Entries with model source code
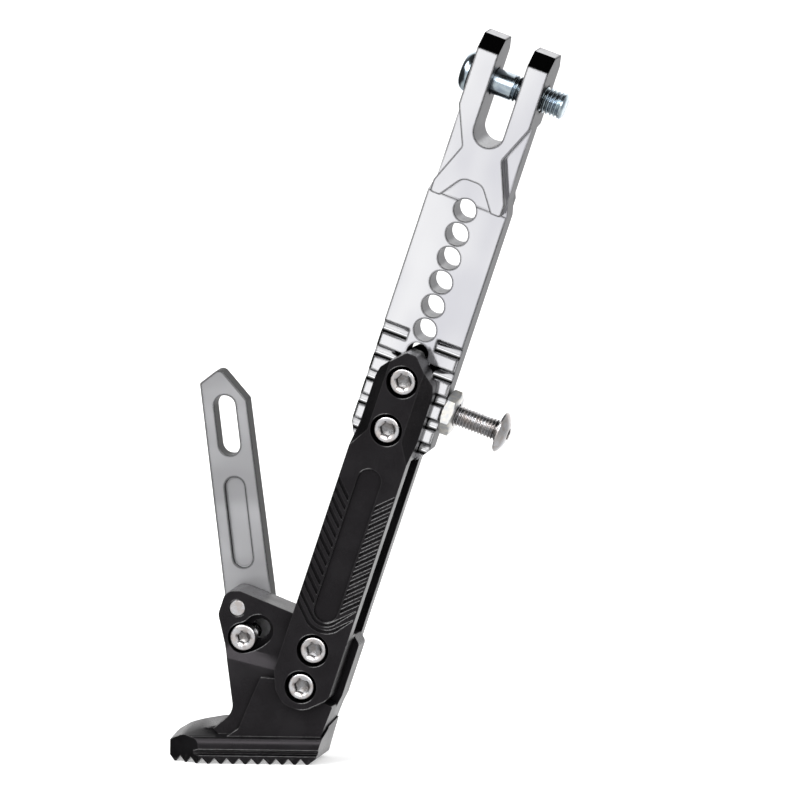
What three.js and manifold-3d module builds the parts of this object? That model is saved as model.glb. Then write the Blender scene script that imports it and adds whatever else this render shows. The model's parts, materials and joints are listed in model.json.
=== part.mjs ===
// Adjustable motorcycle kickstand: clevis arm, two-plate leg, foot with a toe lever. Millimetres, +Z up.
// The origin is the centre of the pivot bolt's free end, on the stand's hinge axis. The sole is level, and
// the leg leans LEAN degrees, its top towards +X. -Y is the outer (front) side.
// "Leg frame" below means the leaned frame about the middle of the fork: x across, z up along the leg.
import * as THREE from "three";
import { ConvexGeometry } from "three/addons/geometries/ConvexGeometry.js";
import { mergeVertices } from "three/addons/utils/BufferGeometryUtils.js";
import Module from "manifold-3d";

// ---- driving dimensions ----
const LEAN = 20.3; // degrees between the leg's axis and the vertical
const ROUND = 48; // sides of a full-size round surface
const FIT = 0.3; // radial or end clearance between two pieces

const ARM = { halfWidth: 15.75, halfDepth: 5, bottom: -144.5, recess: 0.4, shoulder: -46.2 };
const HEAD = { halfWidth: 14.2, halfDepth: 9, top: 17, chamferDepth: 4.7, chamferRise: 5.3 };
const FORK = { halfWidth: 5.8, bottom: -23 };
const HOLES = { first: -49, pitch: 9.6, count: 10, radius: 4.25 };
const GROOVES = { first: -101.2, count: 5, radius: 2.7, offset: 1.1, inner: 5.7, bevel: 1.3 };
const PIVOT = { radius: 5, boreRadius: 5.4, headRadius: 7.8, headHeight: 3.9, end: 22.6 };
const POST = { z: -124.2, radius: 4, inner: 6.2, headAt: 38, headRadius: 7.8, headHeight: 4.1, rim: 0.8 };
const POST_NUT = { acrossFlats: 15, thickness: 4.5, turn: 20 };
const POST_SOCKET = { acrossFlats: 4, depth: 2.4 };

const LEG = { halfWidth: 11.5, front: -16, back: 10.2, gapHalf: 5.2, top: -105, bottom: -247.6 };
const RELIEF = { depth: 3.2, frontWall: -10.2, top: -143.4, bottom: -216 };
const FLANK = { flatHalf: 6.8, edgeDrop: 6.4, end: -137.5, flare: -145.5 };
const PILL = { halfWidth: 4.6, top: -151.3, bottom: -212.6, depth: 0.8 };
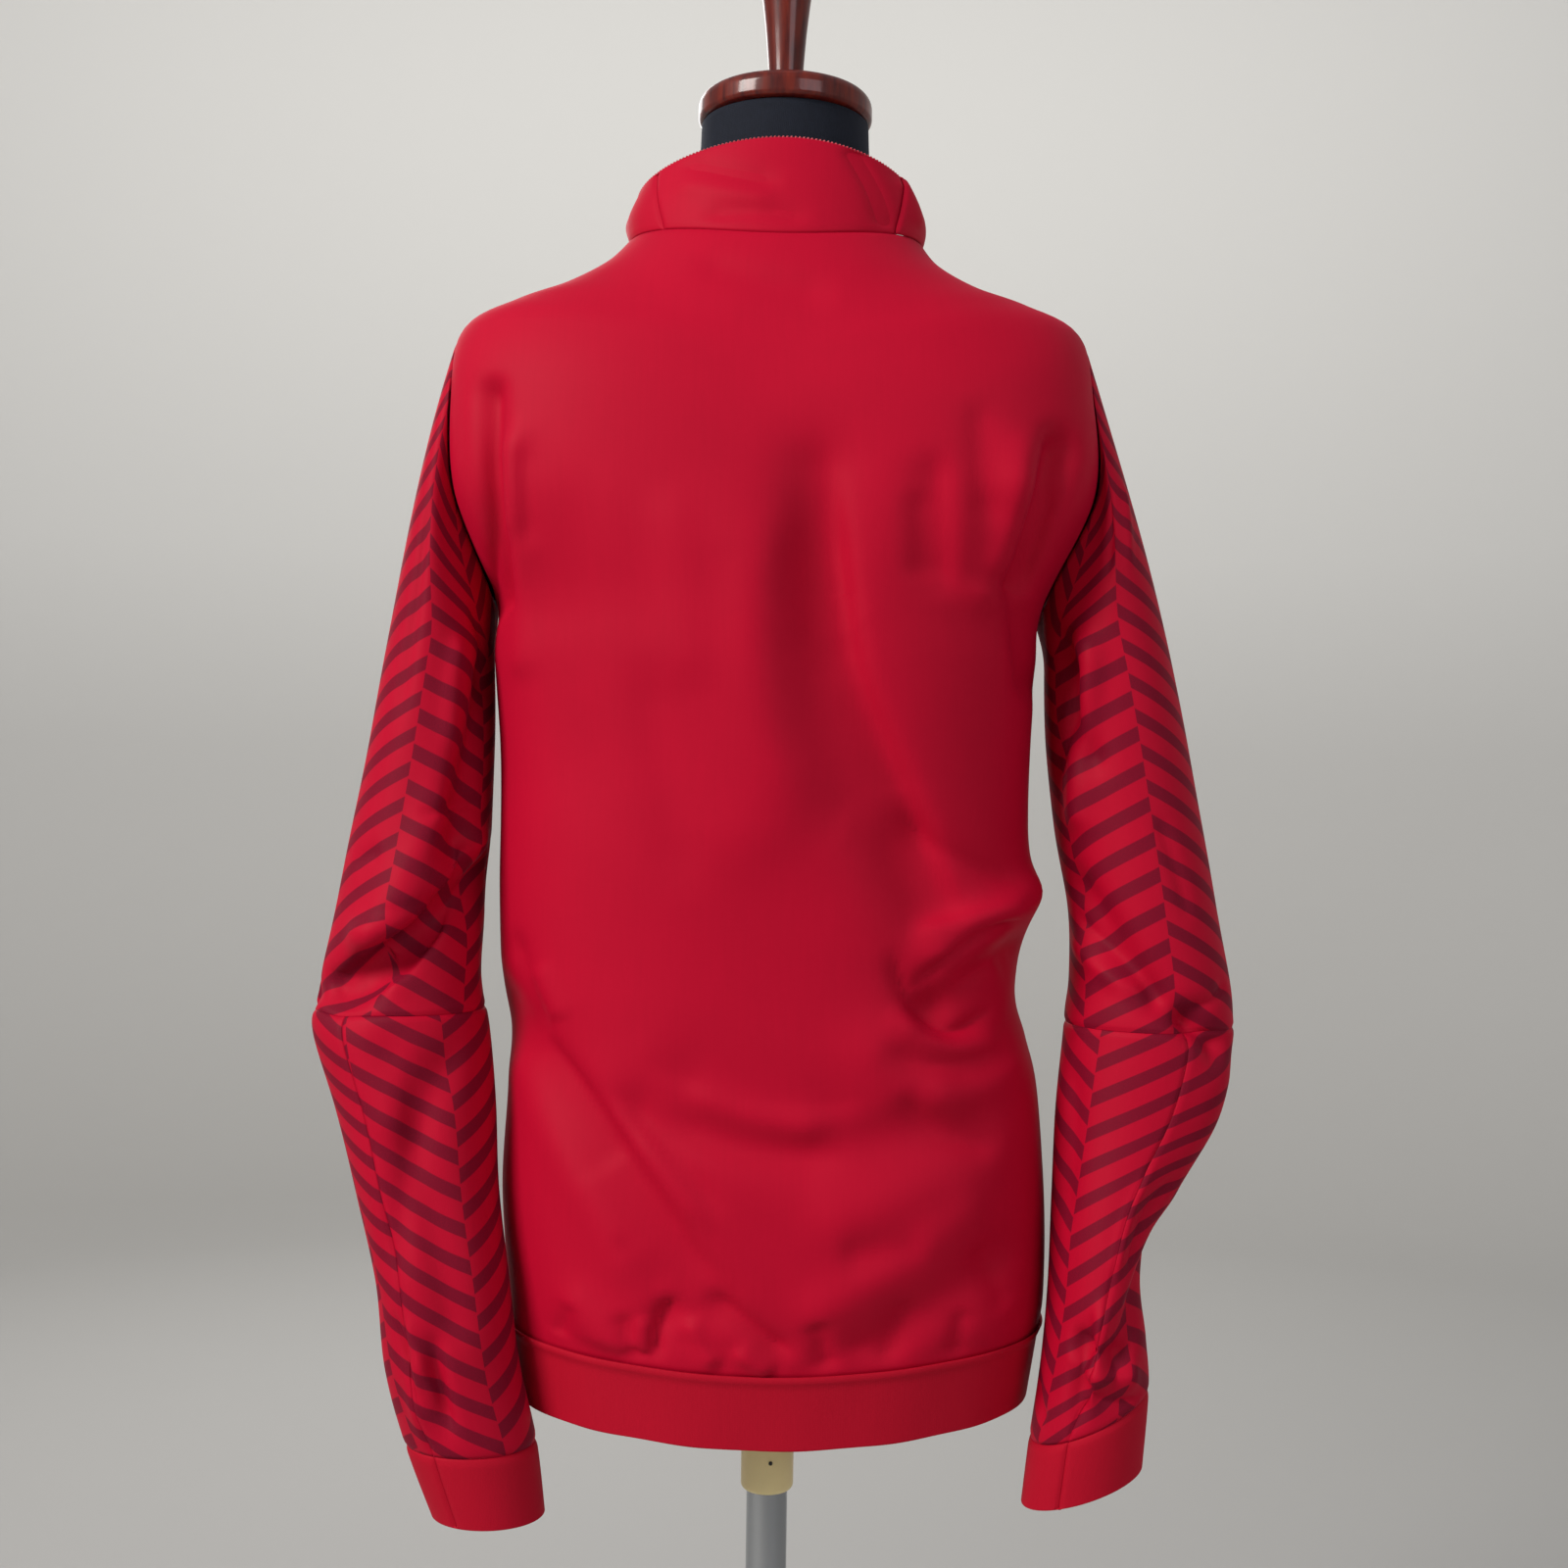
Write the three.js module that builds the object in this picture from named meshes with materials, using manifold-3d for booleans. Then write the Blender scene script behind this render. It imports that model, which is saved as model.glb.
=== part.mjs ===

- _Work to complete_:
From the first line of the data above to the line holding "import Module from", reproduce each line exactly; emit no other lines.

- _Answer in full_:
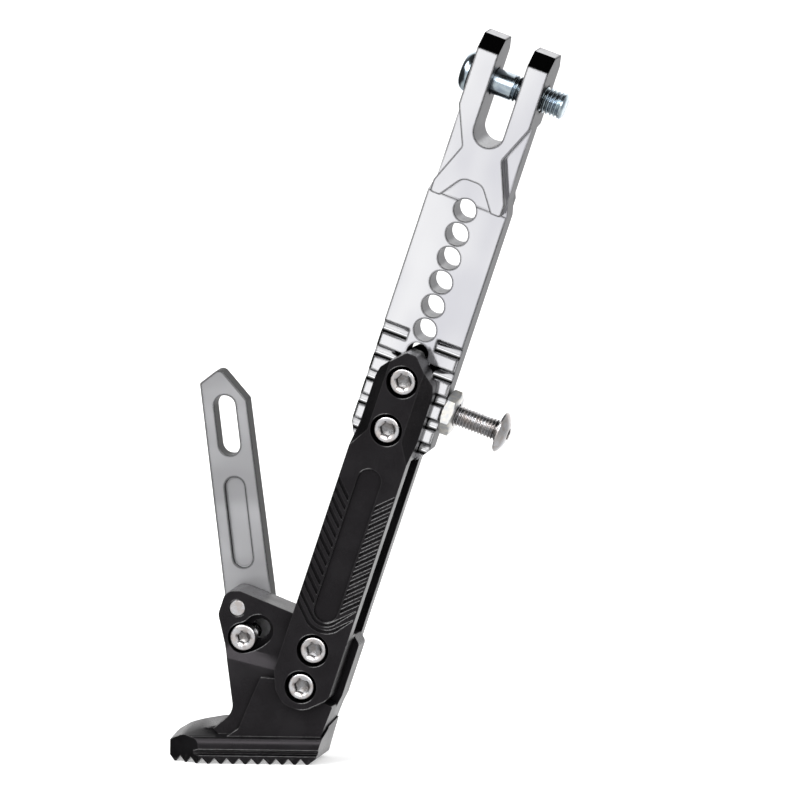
What three.js and manifold-3d module builds the parts of this object? That model is saved as model.glb. Then write the Blender scene script that imports it and adds whatever else this render shows. The model's parts, materials and joints are listed in model.json.
=== part.mjs ===
// Adjustable motorcycle kickstand: clevis arm, two-plate leg, foot with a toe lever. Millimetres, +Z up.
// The origin is the centre of the pivot bolt's free end, on the stand's hinge axis. The sole is level, and
// the leg leans LEAN degrees, its top towards +X. -Y is the outer (front) side.
// "Leg frame" below means the leaned frame about the middle of the fork: x across, z up along the leg.
import * as THREE from "three";
import { ConvexGeometry } from "three/addons/geometries/ConvexGeometry.js";
import { mergeVertices } from "three/addons/utils/BufferGeometryUtils.js";
import Module from "manifold-3d";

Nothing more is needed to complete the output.